## SOURCE MATERIAL
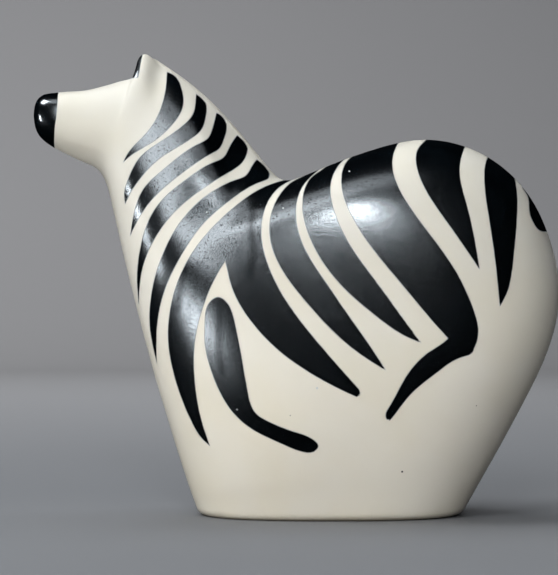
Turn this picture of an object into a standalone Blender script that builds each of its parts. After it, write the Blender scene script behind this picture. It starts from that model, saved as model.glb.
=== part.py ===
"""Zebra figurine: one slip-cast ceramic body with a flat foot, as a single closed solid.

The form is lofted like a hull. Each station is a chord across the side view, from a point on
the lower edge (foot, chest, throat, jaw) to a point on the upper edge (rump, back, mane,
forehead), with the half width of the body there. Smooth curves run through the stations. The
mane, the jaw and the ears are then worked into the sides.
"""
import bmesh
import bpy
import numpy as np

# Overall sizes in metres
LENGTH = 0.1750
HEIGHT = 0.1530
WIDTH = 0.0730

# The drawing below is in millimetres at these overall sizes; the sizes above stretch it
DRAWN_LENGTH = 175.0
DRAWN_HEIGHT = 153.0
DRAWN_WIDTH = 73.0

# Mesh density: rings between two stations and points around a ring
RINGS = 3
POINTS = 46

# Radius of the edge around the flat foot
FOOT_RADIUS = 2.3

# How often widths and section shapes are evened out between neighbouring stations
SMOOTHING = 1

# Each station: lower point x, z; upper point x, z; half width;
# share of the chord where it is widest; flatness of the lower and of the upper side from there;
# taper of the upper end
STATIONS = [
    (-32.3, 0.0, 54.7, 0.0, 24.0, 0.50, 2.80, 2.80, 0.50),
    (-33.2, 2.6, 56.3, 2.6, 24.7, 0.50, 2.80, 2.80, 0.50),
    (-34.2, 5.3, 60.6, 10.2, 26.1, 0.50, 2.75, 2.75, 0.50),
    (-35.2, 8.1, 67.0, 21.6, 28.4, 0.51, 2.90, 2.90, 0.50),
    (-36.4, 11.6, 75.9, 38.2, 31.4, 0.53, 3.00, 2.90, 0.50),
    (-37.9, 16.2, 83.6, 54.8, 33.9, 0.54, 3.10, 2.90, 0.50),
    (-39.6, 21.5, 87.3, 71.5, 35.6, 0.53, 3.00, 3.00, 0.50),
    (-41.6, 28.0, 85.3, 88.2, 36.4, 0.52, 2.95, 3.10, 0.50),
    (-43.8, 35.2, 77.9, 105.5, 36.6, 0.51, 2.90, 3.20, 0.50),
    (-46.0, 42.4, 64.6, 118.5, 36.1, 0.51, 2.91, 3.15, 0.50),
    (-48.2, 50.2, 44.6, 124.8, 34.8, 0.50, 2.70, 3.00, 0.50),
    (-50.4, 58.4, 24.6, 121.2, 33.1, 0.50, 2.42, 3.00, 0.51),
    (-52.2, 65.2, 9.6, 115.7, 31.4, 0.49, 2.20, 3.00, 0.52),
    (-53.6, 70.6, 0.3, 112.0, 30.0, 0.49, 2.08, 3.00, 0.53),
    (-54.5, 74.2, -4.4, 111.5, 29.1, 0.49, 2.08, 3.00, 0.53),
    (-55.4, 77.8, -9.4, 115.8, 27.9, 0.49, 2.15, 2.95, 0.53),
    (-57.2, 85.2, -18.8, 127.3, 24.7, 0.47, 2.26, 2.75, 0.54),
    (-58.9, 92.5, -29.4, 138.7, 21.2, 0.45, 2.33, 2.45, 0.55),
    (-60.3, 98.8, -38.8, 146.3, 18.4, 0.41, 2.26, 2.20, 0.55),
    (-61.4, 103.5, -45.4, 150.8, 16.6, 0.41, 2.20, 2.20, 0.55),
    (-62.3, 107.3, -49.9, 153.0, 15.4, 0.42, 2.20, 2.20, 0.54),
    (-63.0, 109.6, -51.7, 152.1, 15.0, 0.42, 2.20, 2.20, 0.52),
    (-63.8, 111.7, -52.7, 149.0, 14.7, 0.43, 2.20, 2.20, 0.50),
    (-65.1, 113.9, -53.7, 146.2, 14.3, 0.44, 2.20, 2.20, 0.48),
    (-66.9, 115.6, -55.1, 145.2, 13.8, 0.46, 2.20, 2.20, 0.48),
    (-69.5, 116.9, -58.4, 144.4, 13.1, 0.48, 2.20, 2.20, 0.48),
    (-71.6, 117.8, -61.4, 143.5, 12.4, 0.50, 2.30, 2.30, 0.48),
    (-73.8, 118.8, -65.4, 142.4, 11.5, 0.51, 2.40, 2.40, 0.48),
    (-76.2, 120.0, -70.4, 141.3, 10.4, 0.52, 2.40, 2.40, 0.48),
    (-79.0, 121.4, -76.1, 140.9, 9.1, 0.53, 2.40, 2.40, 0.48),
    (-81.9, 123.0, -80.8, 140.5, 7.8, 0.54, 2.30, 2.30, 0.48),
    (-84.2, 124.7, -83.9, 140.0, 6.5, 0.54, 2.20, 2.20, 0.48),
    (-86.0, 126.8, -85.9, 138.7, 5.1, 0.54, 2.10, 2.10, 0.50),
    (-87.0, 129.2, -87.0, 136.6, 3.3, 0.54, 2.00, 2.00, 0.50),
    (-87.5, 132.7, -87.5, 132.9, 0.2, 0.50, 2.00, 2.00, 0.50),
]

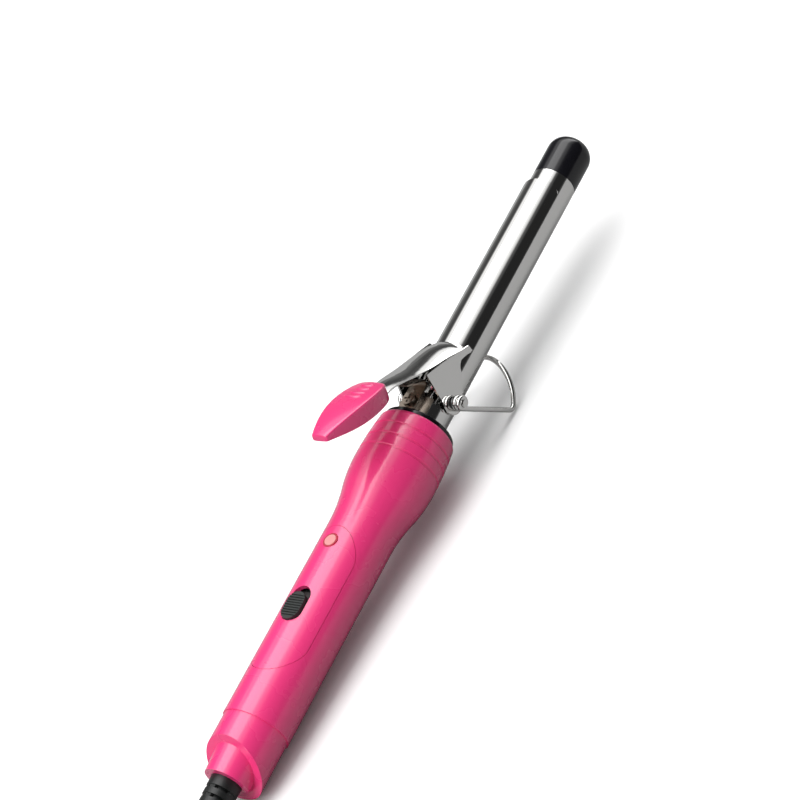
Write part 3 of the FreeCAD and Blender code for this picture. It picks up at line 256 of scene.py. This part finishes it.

## GOAL OF THE EXERCISE
Reproduce all the data word for word.

## TASK ANSWER
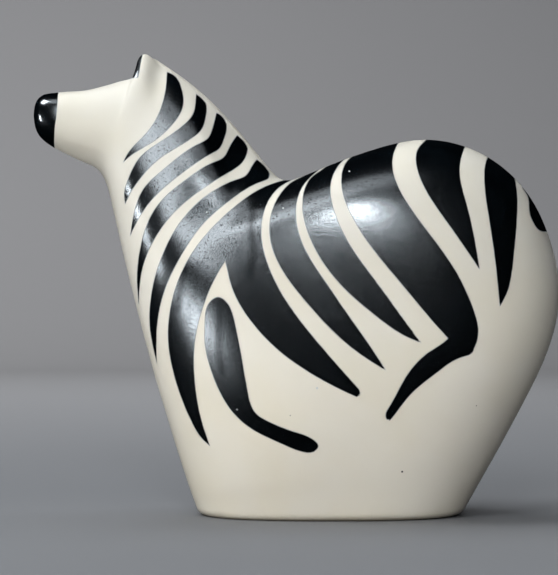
Turn this picture of an object into a standalone Blender script that builds each of its parts. After it, write the Blender scene script behind this picture. It starts from that model, saved as model.glb.
=== part.py ===
"""Zebra figurine: one slip-cast ceramic body with a flat foot, as a single closed solid.

The form is lofted like a hull. Each station is a chord across the side view, from a point on
the lower edge (foot, chest, throat, jaw) to a point on the upper edge (rump, back, mane,
forehead), with the half width of the body there. Smooth curves run through the stations. The
mane, the jaw and the ears are then worked into the sides.
"""
import bmesh
import bpy
import numpy as np

# Overall sizes in metres
LENGTH = 0.1750
HEIGHT = 0.1530
WIDTH = 0.0730

# The drawing below is in millimetres at these overall sizes; the sizes above stretch it
DRAWN_LENGTH = 175.0
DRAWN_HEIGHT = 153.0
DRAWN_WIDTH = 73.0

# Mesh density: rings between two stations and points around a ring
RINGS = 3
POINTS = 46

# Radius of the edge around the flat foot
FOOT_RADIUS = 2.3

# How often widths and section shapes are evened out between neighbouring stations
SMOOTHING = 1

# Each station: lower point x, z; upper point x, z; half width;
# share of the chord where it is widest; flatness of the lower and of the upper side from there;
# taper of the upper end
STATIONS = [
    (-32.3, 0.0, 54.7, 0.0, 24.0, 0.50, 2.80, 2.80, 0.50),
    (-33.2, 2.6, 56.3, 2.6, 24.7, 0.50, 2.80, 2.80, 0.50),
    (-34.2, 5.3, 60.6, 10.2, 26.1, 0.50, 2.75, 2.75, 0.50),
    (-35.2, 8.1, 67.0, 21.6, 28.4, 0.51, 2.90, 2.90, 0.50),
    (-36.4, 11.6, 75.9, 38.2, 31.4, 0.53, 3.00, 2.90, 0.50),
    (-37.9, 16.2, 83.6, 54.8, 33.9, 0.54, 3.10, 2.90, 0.50),
    (-39.6, 21.5, 87.3, 71.5, 35.6, 0.53, 3.00, 3.00, 0.50),
    (-41.6, 28.0, 85.3, 88.2, 36.4, 0.52, 2.95, 3.10, 0.50),
    (-43.8, 35.2, 77.9, 105.5, 36.6, 0.51, 2.90, 3.20, 0.50),
    (-46.0, 42.4, 64.6, 118.5, 36.1, 0.51, 2.91, 3.15, 0.50),
    (-48.2, 50.2, 44.6, 124.8, 34.8, 0.50, 2.70, 3.00, 0.50),
    (-50.4, 58.4, 24.6, 121.2, 33.1, 0.50, 2.42, 3.00, 0.51),
    (-52.2, 65.2, 9.6, 115.7, 31.4, 0.49, 2.20, 3.00, 0.52),
    (-53.6, 70.6, 0.3, 112.0, 30.0, 0.49, 2.08, 3.00, 0.53),
    (-54.5, 74.2, -4.4, 111.5, 29.1, 0.49, 2.08, 3.00, 0.53),
    (-55.4, 77.8, -9.4, 115.8, 27.9, 0.49, 2.15, 2.95, 0.53),
    (-57.2, 85.2, -18.8, 127.3, 24.7, 0.47, 2.26, 2.75, 0.54),
    (-58.9, 92.5, -29.4, 138.7, 21.2, 0.45, 2.33, 2.45, 0.55),
    (-60.3, 98.8, -38.8, 146.3, 18.4, 0.41, 2.26, 2.20, 0.55),
    (-61.4, 103.5, -45.4, 150.8, 16.6, 0.41, 2.20, 2.20, 0.55),
    (-62.3, 107.3, -49.9, 153.0, 15.4, 0.42, 2.20, 2.20, 0.54),
    (-63.0, 109.6, -51.7, 152.1, 15.0, 0.42, 2.20, 2.20, 0.52),
    (-63.8, 111.7, -52.7, 149.0, 14.7, 0.43, 2.20, 2.20, 0.50),
    (-65.1, 113.9, -53.7, 146.2, 14.3, 0.44, 2.20, 2.20, 0.48),
    (-66.9, 115.6, -55.1, 145.2, 13.8, 0.46, 2.20, 2.20, 0.48),
    (-69.5, 116.9, -58.4, 144.4, 13.1, 0.48, 2.20, 2.20, 0.48),
    (-71.6, 117.8, -61.4, 143.5, 12.4, 0.50, 2.30, 2.30, 0.48),
    (-73.8, 118.8, -65.4, 142.4, 11.5, 0.51, 2.40, 2.40, 0.48),
    (-76.2, 120.0, -70.4, 141.3, 10.4, 0.52, 2.40, 2.40, 0.48),
    (-79.0, 121.4, -76.1, 140.9, 9.1, 0.53, 2.40, 2.40, 0.48),
    (-81.9, 123.0, -80.8, 140.5, 7.8, 0.54, 2.30, 2.30, 0.48),
    (-84.2, 124.7, -83.9, 140.0, 6.5, 0.54, 2.20, 2.20, 0.48),
    (-86.0, 126.8, -85.9, 138.7, 5.1, 0.54, 2.10, 2.10, 0.50),
    (-87.0, 129.2, -87.0, 136.6, 3.3, 0.54, 2.00, 2.00, 0.50),
    (-87.5, 132.7, -87.5, 132.9, 0.2, 0.50, 2.00, 2.00, 0.50),
]

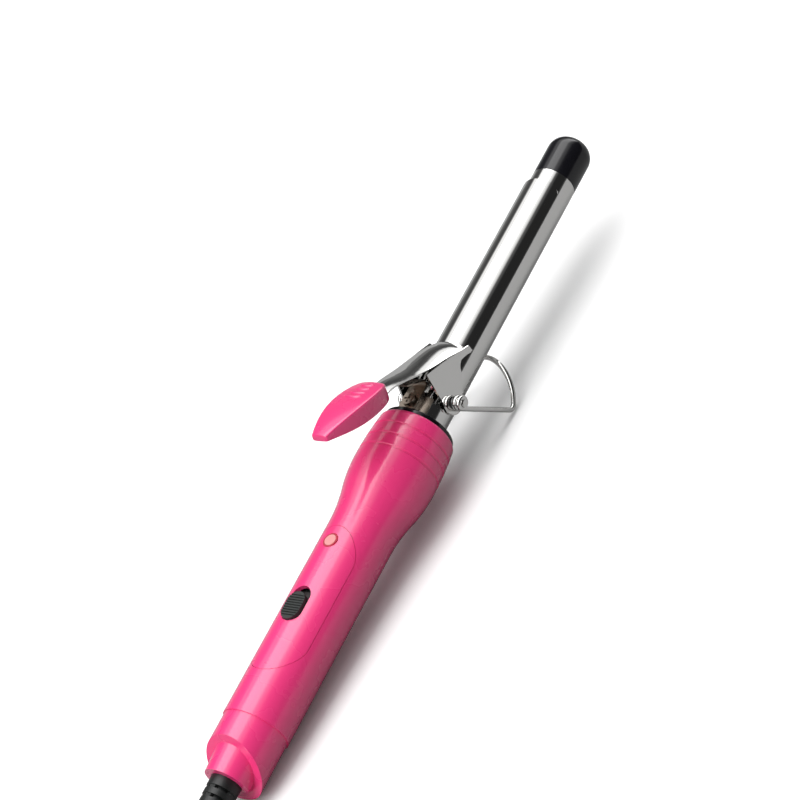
Write part 3 of the FreeCAD and Blender code for this picture. It picks up at line 256 of scene.py. This part finishes it.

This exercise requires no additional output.